These are not the only machines worth looking at. They are the kinds of machines that make sense when matched to the right business model.
What Actually Matters When Choosing a Laser for a Small Business
A lot of buyers focus on wattage, speed claims, or whatever machine is getting the most creator attention that week.
For a business buyer, those are not the first things that matter.
Product Type Matters More Than Raw Specs
Start with the products.
If you mostly want to sell:
- wood signs
- ornaments
- layered decor
- name products
- personalized gifts
- event items
- branded small-business goods
then your machine decision should be built around how efficiently it can produce those items, not around the biggest spec sheet you can afford.
A machine can look impressive and still be wrong for your actual product mix.
Diode vs. CO2 vs. Fiber Is Not a Small Detail
This is where a lot of expensive mistakes start.
- Diode lasers are often the easiest entry point for side hustles and early sellers. They can be a good fit for wood, leather, coated items, and many lighter engraving workflows, especially when budget matters.
- CO2 lasers are usually the stronger answer for broader product variety, especially if you want more serious cutting performance on wood and acrylic.
- Fiber lasers are the right answer when the business is built around metal marking or other specialized premium marking workflows.

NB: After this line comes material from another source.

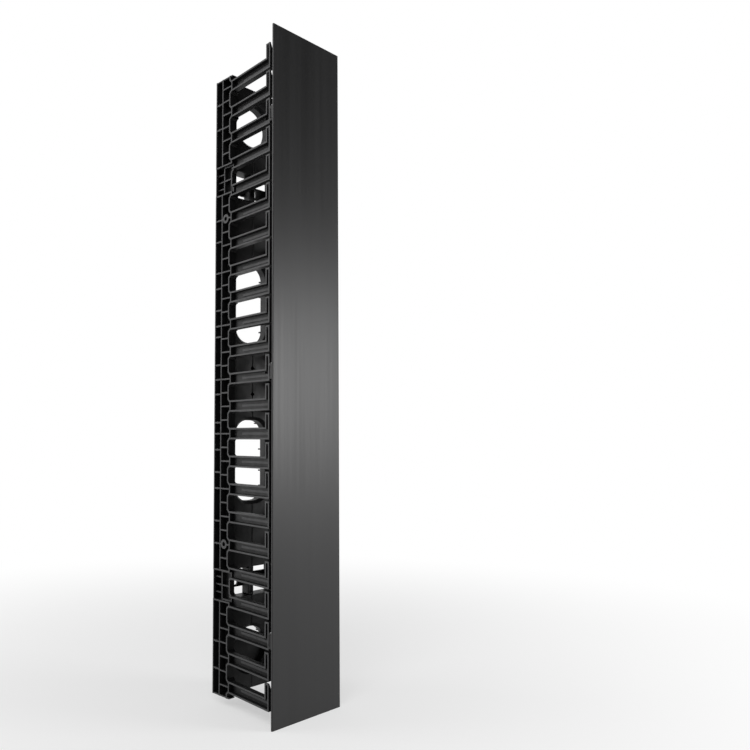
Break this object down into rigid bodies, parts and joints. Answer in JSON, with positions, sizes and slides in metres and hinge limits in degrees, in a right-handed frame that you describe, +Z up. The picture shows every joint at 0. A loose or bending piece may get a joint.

These categories are not interchangeable, and small-business buyers should not treat them like they are.
For a deeper beginner breakdown, read what to know before you invest in a laser machine.
Speed and Ease of Use Matter If You Are Fulfilling Paid Orders
A machine that can technically make your product is not automatically a good business machine.
If it is slow to align, awkward to batch, frustrating in software, inconsistent on repeat work, or annoying to maintain, it can quietly hurt profits even if the finished product looks good.
That is why workflow friction matters so much.
Ventilation, Footprint, and Setup Matter Even More for Home-Based Businesses
A lot of small-business buyers are operating from home, a garage, a spare room, or a compact workshop.
That means the best laser engraver for a small shop is often the one that fits the space responsibly, not the one that looks most impressive in a product video.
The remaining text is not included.